Unbounded potentials 2: unbounded spins. Another way of having unbounded potentials is to consider unbounded spins, for example $E=\mathbb{N}$ or $E=\mathbb{Z}$. As this post is becoming pretty long, I won't provide a precise description of such examples, but instead refer to Chapter 11 of Georgii's book for a detailed discussion of several of them, all with nearest-neighbor interactions.
Let me also mention that the existence of phase transitions in one-dimensional systems of unbounded spins should not come as a surprise. Indeed such models can be used, for instance, as effective description of interfaces in two-dimensional systems, and it is well known that such interfaces can undergo phase transitions (pinning, wetting, etc.). A classical reference for this type of things is this paper (in particular Section 6).

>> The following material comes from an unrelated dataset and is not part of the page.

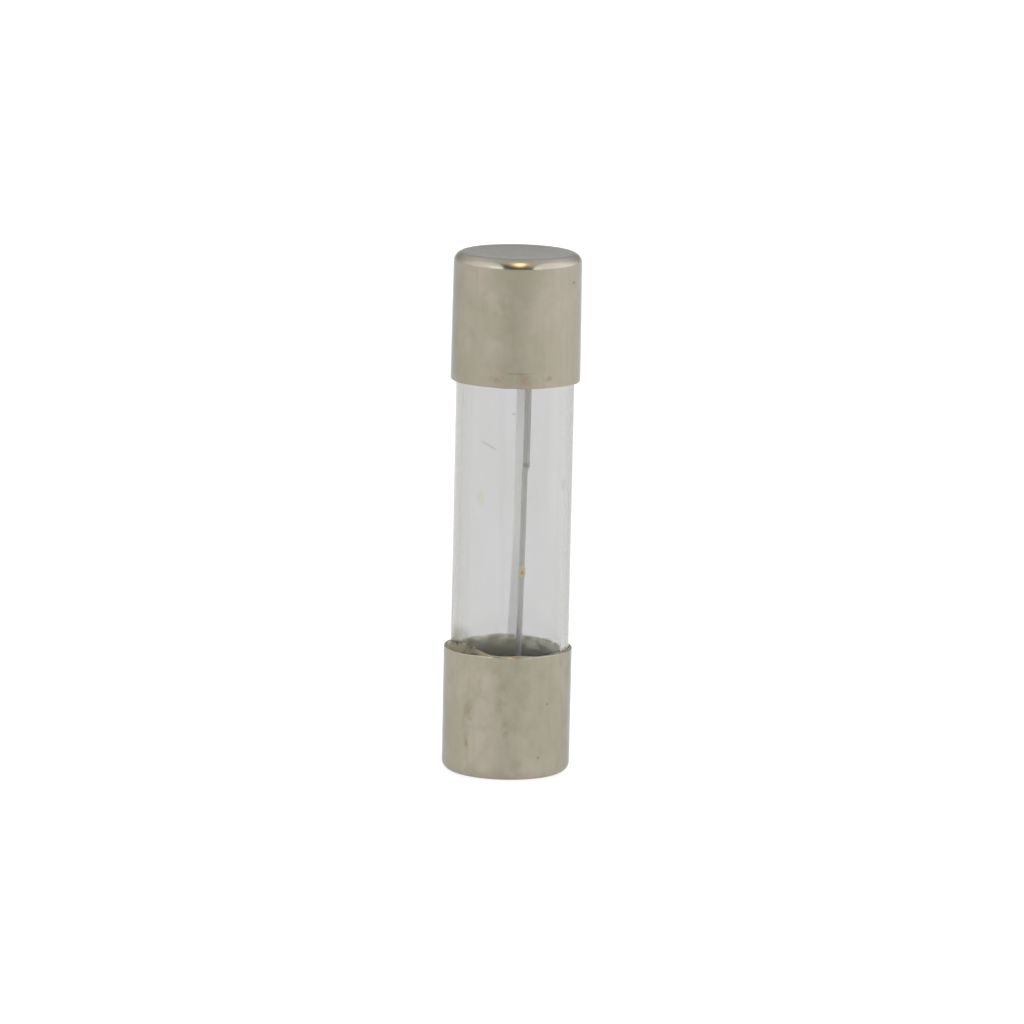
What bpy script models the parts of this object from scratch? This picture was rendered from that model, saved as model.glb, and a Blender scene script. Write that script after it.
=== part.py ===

I stop here, but other examples can be found, for instance, in this paper.

Concluding remarks
The general theorem stated above excludes the existence of multiple Gibbs states (thus, in particular, the existence of a first-order phase transition with respect to some external field), but lets open the possibility of having other types of phase transitions. There exist results showing that one-dimensional models, under stronger conditions, have a free energy that is analytic in the parameters of the Hamiltonian. One such result (assuming finite-range interactions) can be found in Ruelle's famous book (see Theorem 5.6.2).